- _Task requirements_
Can you write out all of the material below, word for word?
- - - - - - -
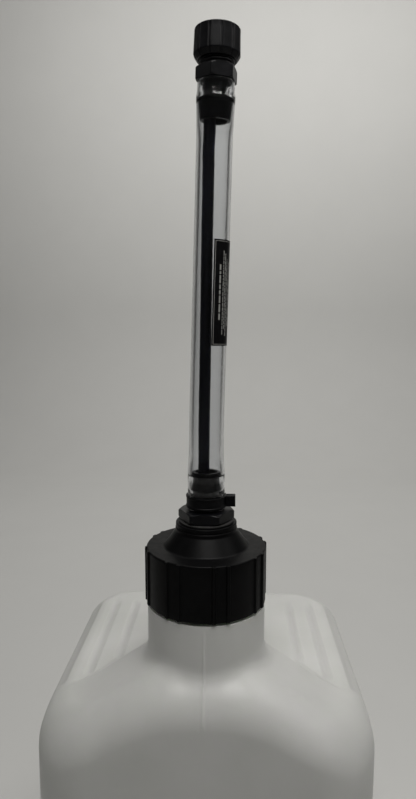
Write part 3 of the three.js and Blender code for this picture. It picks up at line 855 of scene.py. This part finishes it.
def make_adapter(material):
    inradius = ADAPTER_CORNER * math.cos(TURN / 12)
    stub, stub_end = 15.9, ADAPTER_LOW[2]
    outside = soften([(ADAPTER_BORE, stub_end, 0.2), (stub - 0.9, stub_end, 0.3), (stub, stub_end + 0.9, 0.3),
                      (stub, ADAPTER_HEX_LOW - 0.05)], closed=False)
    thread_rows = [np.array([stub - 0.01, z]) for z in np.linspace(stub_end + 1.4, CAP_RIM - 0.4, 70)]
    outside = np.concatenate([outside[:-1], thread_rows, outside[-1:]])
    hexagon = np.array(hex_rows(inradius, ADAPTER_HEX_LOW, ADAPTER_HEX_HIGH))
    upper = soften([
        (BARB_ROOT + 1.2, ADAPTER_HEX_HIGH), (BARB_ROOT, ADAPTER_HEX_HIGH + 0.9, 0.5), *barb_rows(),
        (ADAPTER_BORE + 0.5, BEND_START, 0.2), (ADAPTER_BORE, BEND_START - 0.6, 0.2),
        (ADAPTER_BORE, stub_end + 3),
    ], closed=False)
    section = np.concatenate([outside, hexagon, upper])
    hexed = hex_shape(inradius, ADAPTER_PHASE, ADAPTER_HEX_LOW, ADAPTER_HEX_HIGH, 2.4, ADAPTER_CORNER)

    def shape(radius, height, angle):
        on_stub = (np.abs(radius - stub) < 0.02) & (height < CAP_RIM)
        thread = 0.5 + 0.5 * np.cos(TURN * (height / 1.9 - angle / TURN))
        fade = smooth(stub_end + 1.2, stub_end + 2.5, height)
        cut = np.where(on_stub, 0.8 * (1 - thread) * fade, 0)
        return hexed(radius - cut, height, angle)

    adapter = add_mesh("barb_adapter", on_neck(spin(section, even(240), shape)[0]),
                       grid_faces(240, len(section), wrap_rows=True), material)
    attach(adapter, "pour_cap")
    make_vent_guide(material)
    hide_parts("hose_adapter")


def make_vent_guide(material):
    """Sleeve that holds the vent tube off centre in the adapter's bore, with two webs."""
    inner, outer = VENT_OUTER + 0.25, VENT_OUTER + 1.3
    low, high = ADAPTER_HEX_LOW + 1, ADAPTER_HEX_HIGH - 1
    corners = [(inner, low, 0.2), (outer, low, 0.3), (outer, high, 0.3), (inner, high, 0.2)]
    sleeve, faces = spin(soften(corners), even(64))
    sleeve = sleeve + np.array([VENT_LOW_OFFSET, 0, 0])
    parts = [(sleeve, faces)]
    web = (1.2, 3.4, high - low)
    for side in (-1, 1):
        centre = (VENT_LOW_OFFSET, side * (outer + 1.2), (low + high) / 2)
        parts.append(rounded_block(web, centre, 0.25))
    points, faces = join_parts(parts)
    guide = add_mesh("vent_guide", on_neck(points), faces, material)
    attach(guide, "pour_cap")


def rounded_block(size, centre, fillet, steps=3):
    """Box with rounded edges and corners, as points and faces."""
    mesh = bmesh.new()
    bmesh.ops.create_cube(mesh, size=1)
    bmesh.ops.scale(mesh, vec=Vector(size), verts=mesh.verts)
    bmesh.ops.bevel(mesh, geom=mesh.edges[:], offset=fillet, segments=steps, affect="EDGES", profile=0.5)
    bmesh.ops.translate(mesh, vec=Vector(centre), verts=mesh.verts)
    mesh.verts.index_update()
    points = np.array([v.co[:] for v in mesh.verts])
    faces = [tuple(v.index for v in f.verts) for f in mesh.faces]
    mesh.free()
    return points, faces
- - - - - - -
- _Solution for this problem_
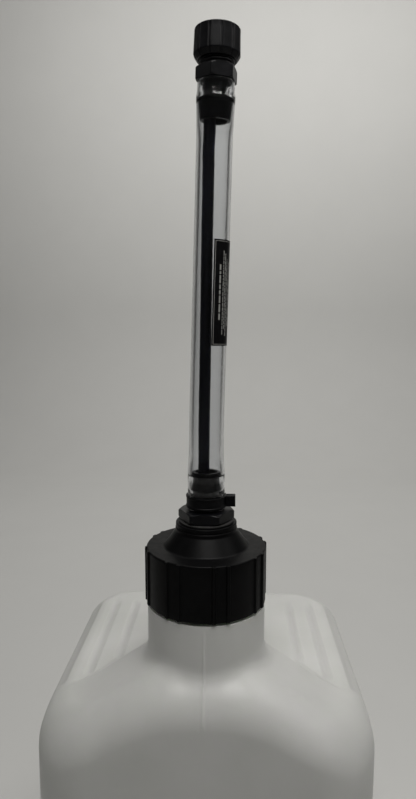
Write part 3 of the three.js and Blender code for this picture. It picks up at line 855 of scene.py. This part finishes it.
def make_adapter(material):
    inradius = ADAPTER_CORNER * math.cos(TURN / 12)
    stub, stub_end = 15.9, ADAPTER_LOW[2]
    outside = soften([(ADAPTER_BORE, stub_end, 0.2), (stub - 0.9, stub_end, 0.3), (stub, stub_end + 0.9, 0.3),
                      (stub, ADAPTER_HEX_LOW - 0.05)], closed=False)
    thread_rows = [np.array([stub - 0.01, z]) for z in np.linspace(stub_end + 1.4, CAP_RIM - 0.4, 70)]
    outside = np.concatenate([outside[:-1], thread_rows, outside[-1:]])
    hexagon = np.array(hex_rows(inradius, ADAPTER_HEX_LOW, ADAPTER_HEX_HIGH))
    upper = soften([
        (BARB_ROOT + 1.2, ADAPTER_HEX_HIGH), (BARB_ROOT, ADAPTER_HEX_HIGH + 0.9, 0.5), *barb_rows(),
        (ADAPTER_BORE + 0.5, BEND_START, 0.2), (ADAPTER_BORE, BEND_START - 0.6, 0.2),
        (ADAPTER_BORE, stub_end + 3),
    ], closed=False)
    section = np.concatenate([outside, hexagon, upper])
    hexed = hex_shape(inradius, ADAPTER_PHASE, ADAPTER_HEX_LOW, ADAPTER_HEX_HIGH, 2.4, ADAPTER_CORNER)

    def shape(radius, height, angle):
        on_stub = (np.abs(radius - stub) < 0.02) & (height < CAP_RIM)
        thread = 0.5 + 0.5 * np.cos(TURN * (height / 1.9 - angle / TURN))
        fade = smooth(stub_end + 1.2, stub_end + 2.5, height)
        cut = np.where(on_stub, 0.8 * (1 - thread) * fade, 0)
        return hexed(radius - cut, height, angle)

    adapter = add_mesh("barb_adapter", on_neck(spin(section, even(240), shape)[0]),
                       grid_faces(240, len(section), wrap_rows=True), material)
    attach(adapter, "pour_cap")
    make_vent_guide(material)
    hide_parts("hose_adapter")


def make_vent_guide(material):
    """Sleeve that holds the vent tube off centre in the adapter's bore, with two webs."""
    inner, outer = VENT_OUTER + 0.25, VENT_OUTER + 1.3
    low, high = ADAPTER_HEX_LOW + 1, ADAPTER_HEX_HIGH - 1
    corners = [(inner, low, 0.2), (outer, low, 0.3), (outer, high, 0.3), (inner, high, 0.2)]
    sleeve, faces = spin(soften(corners), even(64))
    sleeve = sleeve + np.array([VENT_LOW_OFFSET, 0, 0])
    parts = [(sleeve, faces)]
    web = (1.2, 3.4, high - low)
    for side in (-1, 1):
        centre = (VENT_LOW_OFFSET, side * (outer + 1.2), (low + high) / 2)
        parts.append(rounded_block(web, centre, 0.25))
    points, faces = join_parts(parts)
    guide = add_mesh("vent_guide", on_neck(points), faces, material)
    attach(guide, "pour_cap")


def rounded_block(size, centre, fillet, steps=3):
    """Box with rounded edges and corners, as points and faces."""
    mesh = bmesh.new()
    bmesh.ops.create_cube(mesh, size=1)
    bmesh.ops.scale(mesh, vec=Vector(size), verts=mesh.verts)
    bmesh.ops.bevel(mesh, geom=mesh.edges[:], offset=fillet, segments=steps, affect="EDGES", profile=0.5)
    bmesh.ops.translate(mesh, vec=Vector(centre), verts=mesh.verts)
    mesh.verts.index_update()
    points = np.array([v.co[:] for v in mesh.verts])
    faces = [tuple(v.index for v in f.verts) for f in mesh.faces]
    mesh.free()
    return points, faces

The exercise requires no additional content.